[Modeling code records]
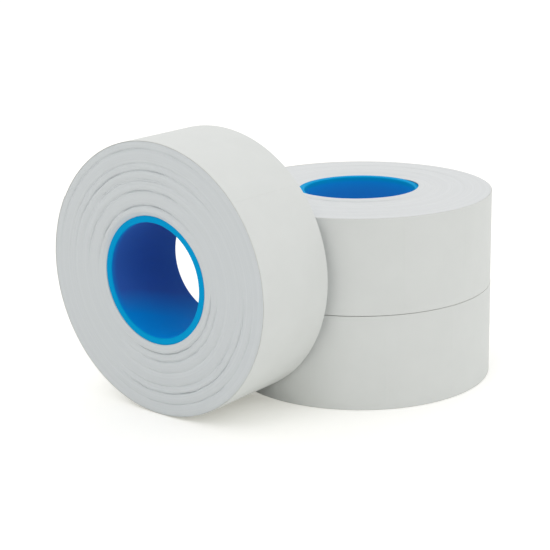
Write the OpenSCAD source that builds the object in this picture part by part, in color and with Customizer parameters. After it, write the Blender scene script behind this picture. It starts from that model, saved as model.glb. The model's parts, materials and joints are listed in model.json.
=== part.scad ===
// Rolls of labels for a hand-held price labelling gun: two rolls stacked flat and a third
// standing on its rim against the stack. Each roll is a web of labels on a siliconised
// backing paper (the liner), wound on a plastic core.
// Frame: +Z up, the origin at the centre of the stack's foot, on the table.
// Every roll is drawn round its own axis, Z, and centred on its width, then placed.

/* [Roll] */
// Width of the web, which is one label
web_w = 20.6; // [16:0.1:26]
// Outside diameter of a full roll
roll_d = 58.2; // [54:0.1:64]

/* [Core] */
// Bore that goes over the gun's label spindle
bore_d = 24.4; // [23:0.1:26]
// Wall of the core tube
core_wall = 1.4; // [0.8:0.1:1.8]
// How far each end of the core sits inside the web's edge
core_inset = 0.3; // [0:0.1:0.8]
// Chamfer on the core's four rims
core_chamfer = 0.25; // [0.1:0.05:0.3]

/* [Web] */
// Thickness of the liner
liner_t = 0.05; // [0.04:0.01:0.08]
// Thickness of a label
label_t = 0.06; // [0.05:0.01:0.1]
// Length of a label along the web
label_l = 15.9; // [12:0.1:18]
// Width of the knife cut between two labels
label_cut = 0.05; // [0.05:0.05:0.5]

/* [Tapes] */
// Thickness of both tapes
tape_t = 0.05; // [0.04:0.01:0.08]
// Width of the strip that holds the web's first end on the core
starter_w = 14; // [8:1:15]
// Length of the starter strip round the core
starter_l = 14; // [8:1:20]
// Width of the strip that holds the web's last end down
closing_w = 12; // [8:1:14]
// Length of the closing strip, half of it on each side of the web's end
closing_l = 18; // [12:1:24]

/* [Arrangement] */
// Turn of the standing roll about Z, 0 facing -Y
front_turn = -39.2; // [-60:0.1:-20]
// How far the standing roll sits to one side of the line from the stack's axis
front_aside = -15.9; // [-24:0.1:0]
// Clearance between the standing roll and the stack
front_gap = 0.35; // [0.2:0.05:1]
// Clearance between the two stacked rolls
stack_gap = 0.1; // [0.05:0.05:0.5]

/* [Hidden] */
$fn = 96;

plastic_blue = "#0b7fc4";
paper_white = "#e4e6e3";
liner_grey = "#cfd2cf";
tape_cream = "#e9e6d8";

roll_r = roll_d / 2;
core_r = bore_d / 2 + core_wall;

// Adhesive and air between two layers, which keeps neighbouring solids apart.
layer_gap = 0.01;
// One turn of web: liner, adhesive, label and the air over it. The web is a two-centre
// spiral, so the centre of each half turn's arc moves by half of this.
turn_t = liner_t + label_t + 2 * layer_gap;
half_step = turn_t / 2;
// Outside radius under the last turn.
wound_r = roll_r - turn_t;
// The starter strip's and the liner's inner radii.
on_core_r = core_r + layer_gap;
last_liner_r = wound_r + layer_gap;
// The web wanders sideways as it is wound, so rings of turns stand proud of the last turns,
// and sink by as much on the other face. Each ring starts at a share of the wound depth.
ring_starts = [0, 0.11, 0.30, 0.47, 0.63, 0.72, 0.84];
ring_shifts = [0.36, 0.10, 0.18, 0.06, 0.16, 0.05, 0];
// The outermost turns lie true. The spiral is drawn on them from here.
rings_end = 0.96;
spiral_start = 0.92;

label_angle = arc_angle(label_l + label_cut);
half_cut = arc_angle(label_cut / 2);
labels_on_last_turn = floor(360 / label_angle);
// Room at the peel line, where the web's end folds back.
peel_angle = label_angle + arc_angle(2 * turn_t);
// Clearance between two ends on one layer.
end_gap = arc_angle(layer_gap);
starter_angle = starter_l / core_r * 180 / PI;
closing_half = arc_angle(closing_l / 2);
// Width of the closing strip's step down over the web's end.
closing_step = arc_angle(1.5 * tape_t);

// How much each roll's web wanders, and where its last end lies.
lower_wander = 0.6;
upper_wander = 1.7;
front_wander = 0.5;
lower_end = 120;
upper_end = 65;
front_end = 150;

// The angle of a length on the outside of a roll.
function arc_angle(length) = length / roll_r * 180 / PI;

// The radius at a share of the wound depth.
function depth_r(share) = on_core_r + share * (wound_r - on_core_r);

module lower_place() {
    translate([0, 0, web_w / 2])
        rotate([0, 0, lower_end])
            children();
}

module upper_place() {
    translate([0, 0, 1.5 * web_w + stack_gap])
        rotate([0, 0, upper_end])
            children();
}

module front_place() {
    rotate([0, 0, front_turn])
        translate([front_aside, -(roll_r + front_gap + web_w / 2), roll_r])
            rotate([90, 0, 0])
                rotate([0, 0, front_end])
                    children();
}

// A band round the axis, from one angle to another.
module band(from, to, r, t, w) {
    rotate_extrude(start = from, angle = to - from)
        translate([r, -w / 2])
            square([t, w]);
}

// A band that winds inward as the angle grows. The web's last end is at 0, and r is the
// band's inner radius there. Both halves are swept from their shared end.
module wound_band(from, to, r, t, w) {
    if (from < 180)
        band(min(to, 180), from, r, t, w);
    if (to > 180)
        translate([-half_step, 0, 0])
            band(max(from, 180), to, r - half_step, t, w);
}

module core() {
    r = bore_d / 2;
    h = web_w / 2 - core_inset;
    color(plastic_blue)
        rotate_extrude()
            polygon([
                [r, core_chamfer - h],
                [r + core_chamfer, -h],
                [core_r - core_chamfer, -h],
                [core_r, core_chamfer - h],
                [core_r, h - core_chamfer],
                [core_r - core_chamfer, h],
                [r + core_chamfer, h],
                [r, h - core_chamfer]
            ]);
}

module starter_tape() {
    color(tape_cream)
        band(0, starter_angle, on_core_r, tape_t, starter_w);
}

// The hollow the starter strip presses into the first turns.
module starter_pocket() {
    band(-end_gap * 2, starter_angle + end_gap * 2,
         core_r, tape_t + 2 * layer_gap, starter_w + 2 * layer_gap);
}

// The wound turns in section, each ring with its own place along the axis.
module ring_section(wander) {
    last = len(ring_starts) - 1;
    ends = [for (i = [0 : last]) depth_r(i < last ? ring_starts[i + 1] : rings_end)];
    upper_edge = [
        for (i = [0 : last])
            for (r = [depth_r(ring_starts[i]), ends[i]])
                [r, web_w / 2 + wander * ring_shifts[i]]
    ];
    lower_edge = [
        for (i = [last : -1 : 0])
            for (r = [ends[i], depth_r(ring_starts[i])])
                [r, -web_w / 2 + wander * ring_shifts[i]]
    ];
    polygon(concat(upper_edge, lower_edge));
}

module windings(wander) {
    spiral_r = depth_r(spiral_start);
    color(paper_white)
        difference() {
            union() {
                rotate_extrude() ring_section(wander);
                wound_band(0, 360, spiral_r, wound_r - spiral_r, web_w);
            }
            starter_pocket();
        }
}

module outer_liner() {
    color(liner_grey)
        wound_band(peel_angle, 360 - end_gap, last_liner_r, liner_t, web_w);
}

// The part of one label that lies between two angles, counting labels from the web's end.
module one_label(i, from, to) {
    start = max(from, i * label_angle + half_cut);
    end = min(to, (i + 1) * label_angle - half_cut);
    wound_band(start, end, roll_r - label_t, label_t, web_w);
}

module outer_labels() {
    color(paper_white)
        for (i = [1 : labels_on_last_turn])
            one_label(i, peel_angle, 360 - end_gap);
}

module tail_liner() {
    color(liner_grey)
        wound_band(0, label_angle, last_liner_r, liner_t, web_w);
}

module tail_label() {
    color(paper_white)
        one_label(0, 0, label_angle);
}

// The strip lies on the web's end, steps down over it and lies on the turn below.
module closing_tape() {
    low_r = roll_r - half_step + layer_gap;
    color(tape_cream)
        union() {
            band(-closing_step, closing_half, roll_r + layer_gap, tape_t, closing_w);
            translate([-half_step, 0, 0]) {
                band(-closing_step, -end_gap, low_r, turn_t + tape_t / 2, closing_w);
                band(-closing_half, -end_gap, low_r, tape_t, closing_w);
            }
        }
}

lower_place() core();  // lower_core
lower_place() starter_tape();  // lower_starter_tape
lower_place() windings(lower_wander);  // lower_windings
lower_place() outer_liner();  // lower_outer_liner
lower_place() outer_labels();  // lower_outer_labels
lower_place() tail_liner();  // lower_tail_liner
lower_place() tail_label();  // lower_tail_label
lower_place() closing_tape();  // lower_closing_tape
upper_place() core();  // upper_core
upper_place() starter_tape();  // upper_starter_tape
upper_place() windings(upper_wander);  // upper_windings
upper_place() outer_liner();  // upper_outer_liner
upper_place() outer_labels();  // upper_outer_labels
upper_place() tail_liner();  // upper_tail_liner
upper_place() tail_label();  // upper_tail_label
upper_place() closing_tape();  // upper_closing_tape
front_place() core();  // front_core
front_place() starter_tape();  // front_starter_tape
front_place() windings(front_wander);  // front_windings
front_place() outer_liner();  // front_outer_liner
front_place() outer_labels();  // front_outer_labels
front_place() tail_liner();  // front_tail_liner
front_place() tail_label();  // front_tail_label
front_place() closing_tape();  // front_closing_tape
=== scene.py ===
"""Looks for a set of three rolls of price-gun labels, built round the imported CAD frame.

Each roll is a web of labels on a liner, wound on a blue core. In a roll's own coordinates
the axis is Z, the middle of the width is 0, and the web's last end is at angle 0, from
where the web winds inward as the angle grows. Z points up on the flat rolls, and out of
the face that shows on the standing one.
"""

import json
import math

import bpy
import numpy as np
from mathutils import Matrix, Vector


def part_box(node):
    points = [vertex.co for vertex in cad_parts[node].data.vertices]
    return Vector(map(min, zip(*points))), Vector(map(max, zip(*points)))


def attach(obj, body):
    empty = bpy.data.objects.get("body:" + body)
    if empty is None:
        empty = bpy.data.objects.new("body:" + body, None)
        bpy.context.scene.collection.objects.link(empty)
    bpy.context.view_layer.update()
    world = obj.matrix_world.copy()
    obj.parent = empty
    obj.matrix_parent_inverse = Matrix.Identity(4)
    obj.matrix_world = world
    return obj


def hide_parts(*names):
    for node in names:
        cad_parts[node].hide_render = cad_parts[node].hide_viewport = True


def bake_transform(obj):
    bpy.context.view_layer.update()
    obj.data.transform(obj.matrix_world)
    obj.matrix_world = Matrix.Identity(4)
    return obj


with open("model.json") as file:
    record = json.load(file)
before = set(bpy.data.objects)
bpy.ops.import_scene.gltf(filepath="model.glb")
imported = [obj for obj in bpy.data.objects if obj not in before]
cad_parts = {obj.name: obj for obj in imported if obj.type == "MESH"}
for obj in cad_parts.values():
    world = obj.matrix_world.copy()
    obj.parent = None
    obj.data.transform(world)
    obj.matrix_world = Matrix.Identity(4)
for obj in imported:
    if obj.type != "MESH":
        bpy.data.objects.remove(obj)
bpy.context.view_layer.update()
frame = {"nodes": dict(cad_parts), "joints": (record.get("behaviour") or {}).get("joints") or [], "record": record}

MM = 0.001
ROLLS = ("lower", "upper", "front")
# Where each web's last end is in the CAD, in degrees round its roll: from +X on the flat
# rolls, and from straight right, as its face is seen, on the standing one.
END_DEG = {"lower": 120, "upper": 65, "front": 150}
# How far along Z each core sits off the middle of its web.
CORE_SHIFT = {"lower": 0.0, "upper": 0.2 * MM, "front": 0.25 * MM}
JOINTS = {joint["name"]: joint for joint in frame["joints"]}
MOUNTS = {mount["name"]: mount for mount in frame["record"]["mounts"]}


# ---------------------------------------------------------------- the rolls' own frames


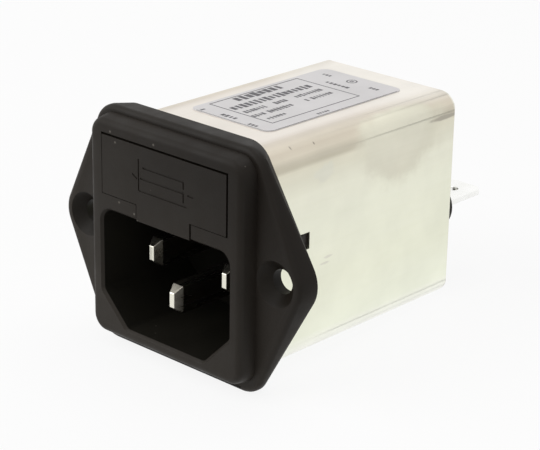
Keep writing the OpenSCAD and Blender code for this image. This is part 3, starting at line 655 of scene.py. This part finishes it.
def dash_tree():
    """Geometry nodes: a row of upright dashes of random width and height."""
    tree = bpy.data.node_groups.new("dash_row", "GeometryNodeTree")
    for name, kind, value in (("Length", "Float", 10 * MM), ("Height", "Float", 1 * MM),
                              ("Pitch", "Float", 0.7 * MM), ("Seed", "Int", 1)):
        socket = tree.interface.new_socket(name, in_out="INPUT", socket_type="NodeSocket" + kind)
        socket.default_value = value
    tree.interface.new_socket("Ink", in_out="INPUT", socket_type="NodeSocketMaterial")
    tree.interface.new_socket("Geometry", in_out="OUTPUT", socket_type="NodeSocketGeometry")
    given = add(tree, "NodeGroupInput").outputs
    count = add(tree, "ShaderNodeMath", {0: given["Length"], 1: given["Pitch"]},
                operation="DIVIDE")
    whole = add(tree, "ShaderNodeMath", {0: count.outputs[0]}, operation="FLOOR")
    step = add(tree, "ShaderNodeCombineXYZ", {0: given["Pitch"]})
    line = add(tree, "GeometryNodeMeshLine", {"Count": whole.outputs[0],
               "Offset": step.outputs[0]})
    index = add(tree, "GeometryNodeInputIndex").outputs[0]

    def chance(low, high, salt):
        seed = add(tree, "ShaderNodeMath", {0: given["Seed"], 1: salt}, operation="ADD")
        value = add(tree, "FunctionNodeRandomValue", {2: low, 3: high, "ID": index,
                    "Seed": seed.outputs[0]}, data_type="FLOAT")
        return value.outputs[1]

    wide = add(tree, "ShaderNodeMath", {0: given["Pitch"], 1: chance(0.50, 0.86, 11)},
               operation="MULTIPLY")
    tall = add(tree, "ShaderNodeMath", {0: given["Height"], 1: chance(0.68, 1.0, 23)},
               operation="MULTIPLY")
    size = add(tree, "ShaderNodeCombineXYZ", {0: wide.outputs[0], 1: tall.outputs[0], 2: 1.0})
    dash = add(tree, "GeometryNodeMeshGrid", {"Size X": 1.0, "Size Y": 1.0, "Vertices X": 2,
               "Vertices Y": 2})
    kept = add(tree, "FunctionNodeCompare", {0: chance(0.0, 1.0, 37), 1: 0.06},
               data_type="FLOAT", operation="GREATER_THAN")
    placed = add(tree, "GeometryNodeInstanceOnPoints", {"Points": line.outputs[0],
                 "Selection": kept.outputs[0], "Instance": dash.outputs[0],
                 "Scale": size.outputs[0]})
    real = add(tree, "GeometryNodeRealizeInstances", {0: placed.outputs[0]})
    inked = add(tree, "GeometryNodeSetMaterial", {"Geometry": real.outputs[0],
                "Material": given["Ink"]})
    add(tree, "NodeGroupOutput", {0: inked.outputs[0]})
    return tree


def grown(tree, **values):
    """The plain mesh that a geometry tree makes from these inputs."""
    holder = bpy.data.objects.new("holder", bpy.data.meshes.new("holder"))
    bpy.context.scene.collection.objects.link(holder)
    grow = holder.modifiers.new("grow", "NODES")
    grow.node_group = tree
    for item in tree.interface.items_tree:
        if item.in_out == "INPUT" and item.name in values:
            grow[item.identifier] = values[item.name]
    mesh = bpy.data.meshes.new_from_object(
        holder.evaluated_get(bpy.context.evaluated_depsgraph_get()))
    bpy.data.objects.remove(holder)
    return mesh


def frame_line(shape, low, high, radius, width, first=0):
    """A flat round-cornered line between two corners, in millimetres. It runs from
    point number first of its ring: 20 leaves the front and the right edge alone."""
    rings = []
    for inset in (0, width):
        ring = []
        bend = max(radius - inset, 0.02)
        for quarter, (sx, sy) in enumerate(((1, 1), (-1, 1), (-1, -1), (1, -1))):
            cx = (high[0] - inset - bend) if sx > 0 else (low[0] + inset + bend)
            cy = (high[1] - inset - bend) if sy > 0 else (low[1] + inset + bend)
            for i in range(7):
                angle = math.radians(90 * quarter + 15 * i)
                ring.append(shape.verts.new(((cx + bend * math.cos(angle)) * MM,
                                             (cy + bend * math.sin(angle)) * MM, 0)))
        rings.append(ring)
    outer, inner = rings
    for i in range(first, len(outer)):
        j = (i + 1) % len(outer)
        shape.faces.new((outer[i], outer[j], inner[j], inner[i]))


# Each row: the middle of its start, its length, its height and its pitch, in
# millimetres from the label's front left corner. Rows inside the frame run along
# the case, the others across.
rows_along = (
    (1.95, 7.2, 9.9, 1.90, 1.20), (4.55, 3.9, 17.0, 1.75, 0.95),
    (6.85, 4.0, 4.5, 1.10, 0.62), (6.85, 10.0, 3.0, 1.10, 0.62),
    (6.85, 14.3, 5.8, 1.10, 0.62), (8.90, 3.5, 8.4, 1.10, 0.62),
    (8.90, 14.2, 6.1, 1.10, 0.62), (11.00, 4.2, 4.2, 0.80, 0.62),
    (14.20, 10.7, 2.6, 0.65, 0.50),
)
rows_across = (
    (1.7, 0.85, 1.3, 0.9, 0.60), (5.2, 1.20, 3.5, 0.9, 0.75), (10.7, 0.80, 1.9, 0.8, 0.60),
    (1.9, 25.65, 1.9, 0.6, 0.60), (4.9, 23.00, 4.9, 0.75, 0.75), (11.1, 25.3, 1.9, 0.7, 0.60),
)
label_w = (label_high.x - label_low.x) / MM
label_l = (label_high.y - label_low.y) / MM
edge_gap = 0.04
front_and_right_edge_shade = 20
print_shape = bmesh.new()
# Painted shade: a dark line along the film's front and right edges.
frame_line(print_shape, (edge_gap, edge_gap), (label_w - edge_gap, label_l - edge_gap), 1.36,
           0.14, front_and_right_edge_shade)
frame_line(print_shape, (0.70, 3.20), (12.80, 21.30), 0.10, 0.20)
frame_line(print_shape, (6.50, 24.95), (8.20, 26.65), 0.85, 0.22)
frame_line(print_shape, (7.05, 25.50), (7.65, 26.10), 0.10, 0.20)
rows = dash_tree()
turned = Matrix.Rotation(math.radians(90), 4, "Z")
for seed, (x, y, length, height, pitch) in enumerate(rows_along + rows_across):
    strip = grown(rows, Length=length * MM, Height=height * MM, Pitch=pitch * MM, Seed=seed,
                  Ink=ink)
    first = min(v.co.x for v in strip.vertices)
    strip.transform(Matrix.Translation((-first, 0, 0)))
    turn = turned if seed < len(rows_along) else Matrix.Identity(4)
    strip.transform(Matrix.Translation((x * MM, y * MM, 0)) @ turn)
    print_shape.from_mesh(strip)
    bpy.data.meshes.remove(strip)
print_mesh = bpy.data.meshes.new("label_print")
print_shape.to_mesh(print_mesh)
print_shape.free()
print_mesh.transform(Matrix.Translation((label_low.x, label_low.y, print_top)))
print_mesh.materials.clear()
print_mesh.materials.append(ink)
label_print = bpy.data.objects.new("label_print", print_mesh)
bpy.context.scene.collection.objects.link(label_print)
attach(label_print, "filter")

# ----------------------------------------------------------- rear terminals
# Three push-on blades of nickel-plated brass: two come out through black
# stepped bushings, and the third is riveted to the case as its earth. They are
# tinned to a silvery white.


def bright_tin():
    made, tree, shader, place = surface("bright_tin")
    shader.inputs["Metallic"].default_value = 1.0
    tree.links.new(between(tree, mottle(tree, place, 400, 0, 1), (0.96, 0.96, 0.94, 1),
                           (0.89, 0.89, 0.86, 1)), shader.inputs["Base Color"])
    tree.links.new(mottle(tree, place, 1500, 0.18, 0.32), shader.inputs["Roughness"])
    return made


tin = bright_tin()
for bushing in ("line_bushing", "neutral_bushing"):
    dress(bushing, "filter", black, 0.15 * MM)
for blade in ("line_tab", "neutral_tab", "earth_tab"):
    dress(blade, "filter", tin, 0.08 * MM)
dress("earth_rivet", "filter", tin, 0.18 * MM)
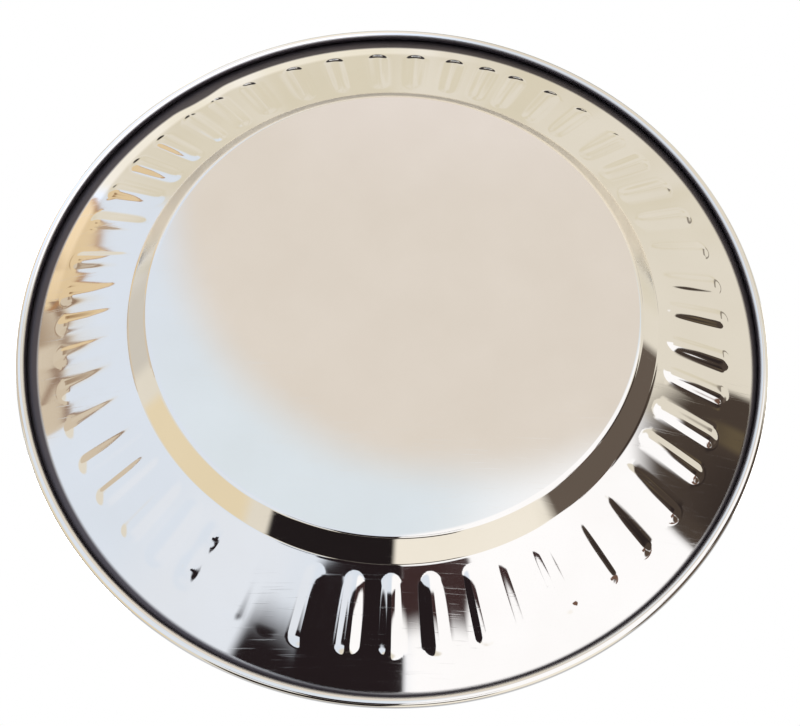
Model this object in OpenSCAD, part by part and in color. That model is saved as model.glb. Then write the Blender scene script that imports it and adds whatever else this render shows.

WRITTEN INSTRUCTION: Repeat exactly, and only, the lines from the one containing "obj.parent = empty" through the one containing "rolls' own frames", both included.

THE SOLUTION:
    obj.parent = empty
    obj.matrix_parent_inverse = Matrix.Identity(4)
    obj.matrix_world = world
    return obj


def hide_parts(*names):
    for node in names:
        cad_parts[node].hide_render = cad_parts[node].hide_viewport = True


def bake_transform(obj):
    bpy.context.view_layer.update()
    obj.data.transform(obj.matrix_world)
    obj.matrix_world = Matrix.Identity(4)
    return obj


with open("model.json") as file:
    record = json.load(file)
before = set(bpy.data.objects)
bpy.ops.import_scene.gltf(filepath="model.glb")
imported = [obj for obj in bpy.data.objects if obj not in before]
cad_parts = {obj.name: obj for obj in imported if obj.type == "MESH"}
for obj in cad_parts.values():
    world = obj.matrix_world.copy()
    obj.parent = None
    obj.data.transform(world)
    obj.matrix_world = Matrix.Identity(4)
for obj in imported:
    if obj.type != "MESH":
        bpy.data.objects.remove(obj)
bpy.context.view_layer.update()
frame = {"nodes": dict(cad_parts), "joints": (record.get("behaviour") or {}).get("joints") or [], "record": record}

MM = 0.001
ROLLS = ("lower", "upper", "front")
# Where each web's last end is in the CAD, in degrees round its roll: from +X on the flat
# rolls, and from straight right, as its face is seen, on the standing one.
END_DEG = {"lower": 120, "upper": 65, "front": 150}
# How far along Z each core sits off the middle of its web.
CORE_SHIFT = {"lower": 0.0, "upper": 0.2 * MM, "front": 0.25 * MM}
JOINTS = {joint["name"]: joint for joint in frame["joints"]}
MOUNTS = {mount["name"]: mount for mount in frame["record"]["mounts"]}


# ---------------------------------------------------------------- the rolls' own frames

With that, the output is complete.